Water and energy fluxes in the lower Mackenzie valley, 1994/95

Abstract

The 1994/95 water year in the lower Mackenzie Valley was an extraordinary year hydrologically, with the important winter to summer transition being the earliest on record. Unlike more temperate areas, the northern water year is dominated, to a great extent, by this onset of spring which results in the melting of nearly half of the annual precipitation over a period of a few weeks, initiates the thawing of the river and lake ice and the soil active layer, and marks the beginning of the evaporation season.
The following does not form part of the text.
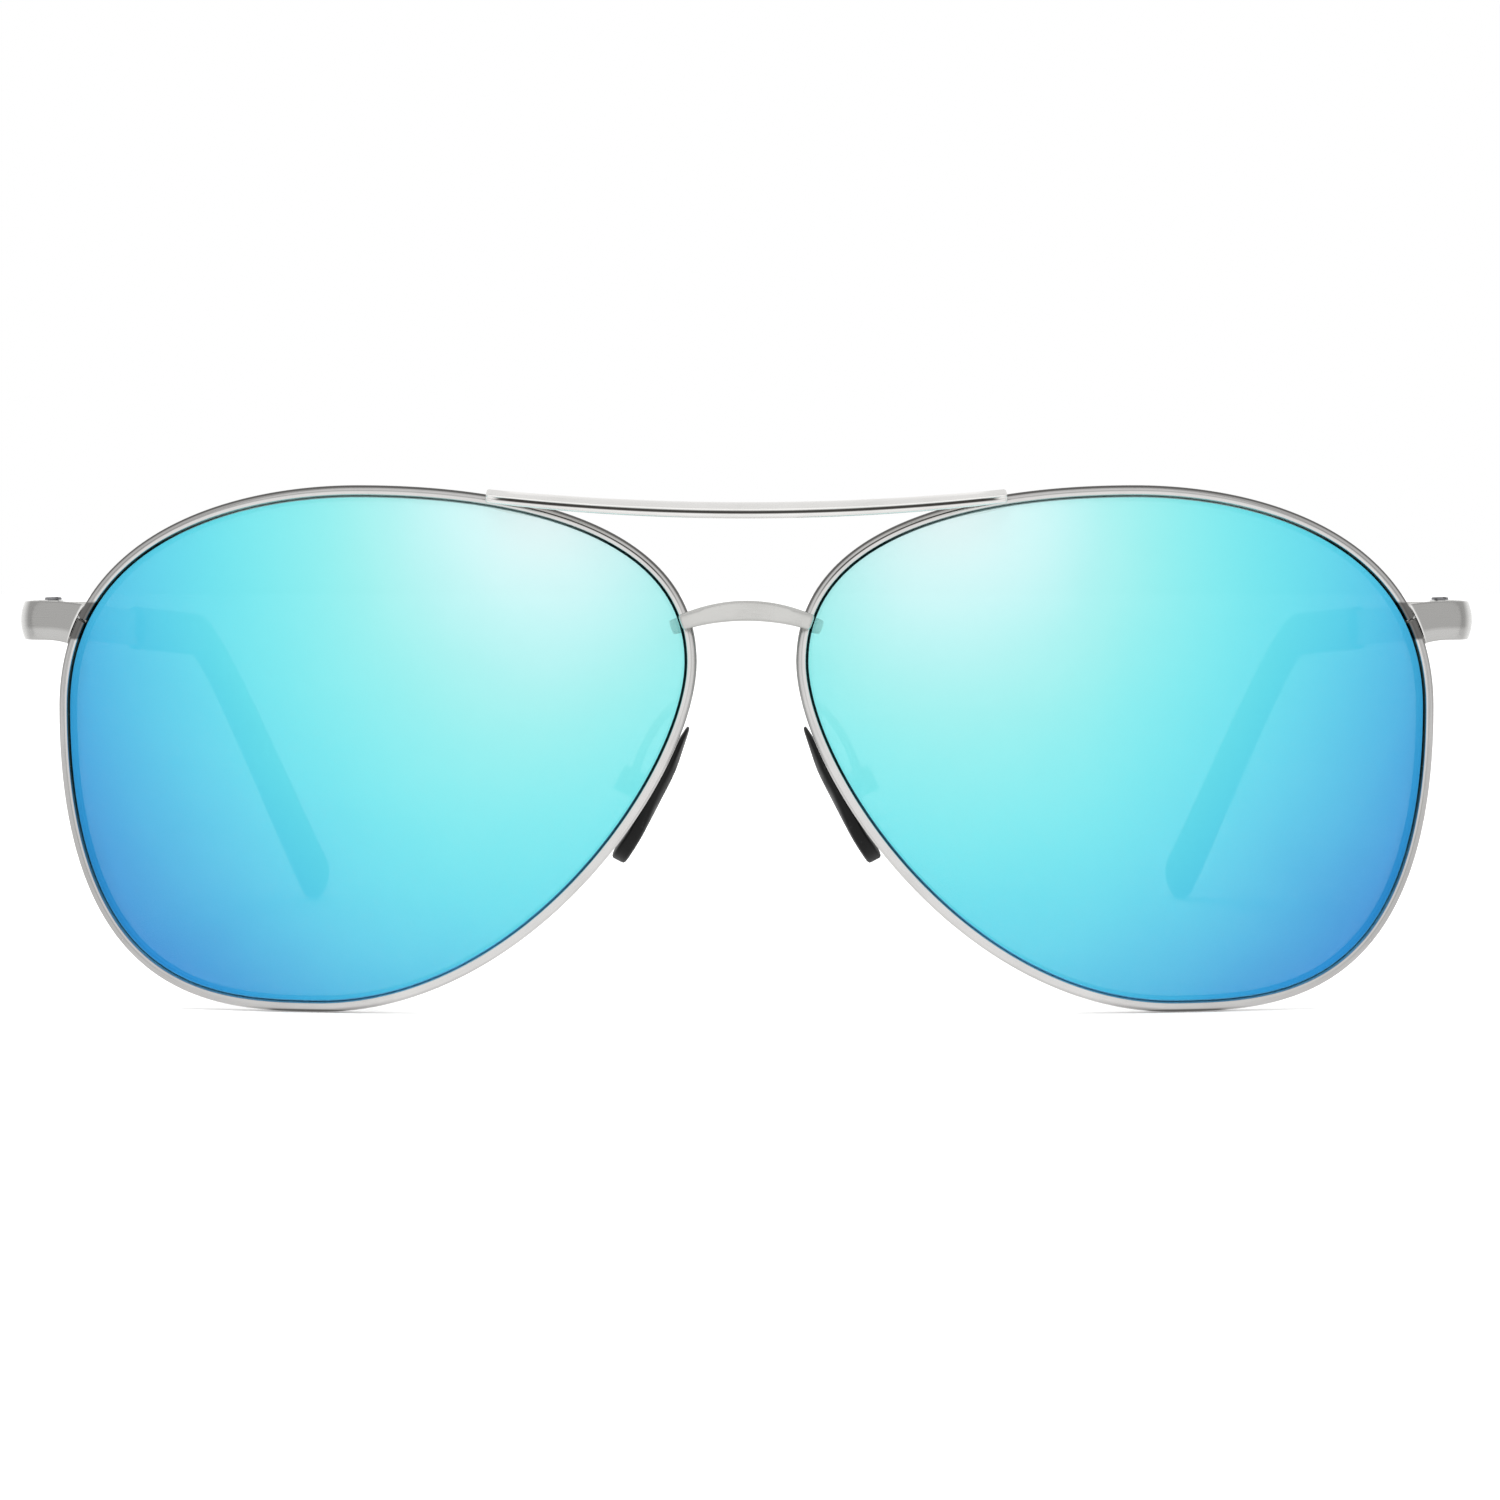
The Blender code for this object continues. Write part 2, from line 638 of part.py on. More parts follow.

An early winter to summer transition occurred at two small research basins in the Inuvik area and at the East Channel of the Mackenzie River Delta. At the research basins, for example, the spring of 1994/95 had the earliest onset of continuous above‐freezing air temperatures, removal of the snow cover, and initiation of runoff. Consideration of the entire water year at the research basins demonstrates that rain and snow were nearly equal in magnitude, evaporation exceeded runoff, and the annual change in storage was negative to near zero. This negative change in storage was related to the long, snow‐free evaporation season, above‐average air temperatures, and below‐normal precipitation. The unusual winter to summer transition on the Mackenzie River in the eastern portion of the Mackenzie Delta was, in many ways, even more remarkable than that in the research basins. Earlier work had suggested that the timing of the spring breakup was very consistent from year to year. An analysis of the timing of breakup from the early 1960s to the late 1990s, however, shows a trend towards earlier spring breakup, with the mean for the 1990s being nine days earlier than that for the 1960s, and with the 1995 breakup being the earliest on record. Such an early breakup is not only an indication of warm local conditions, but of warm temperatures and an early runoff event over the more southerly areas of the Mackenzie basin. A companion Mackenzie Global Energy and Water Cycle Experiment study illustrates the importance of a high pressure circulation pattern centred east of the basin to this early melt event.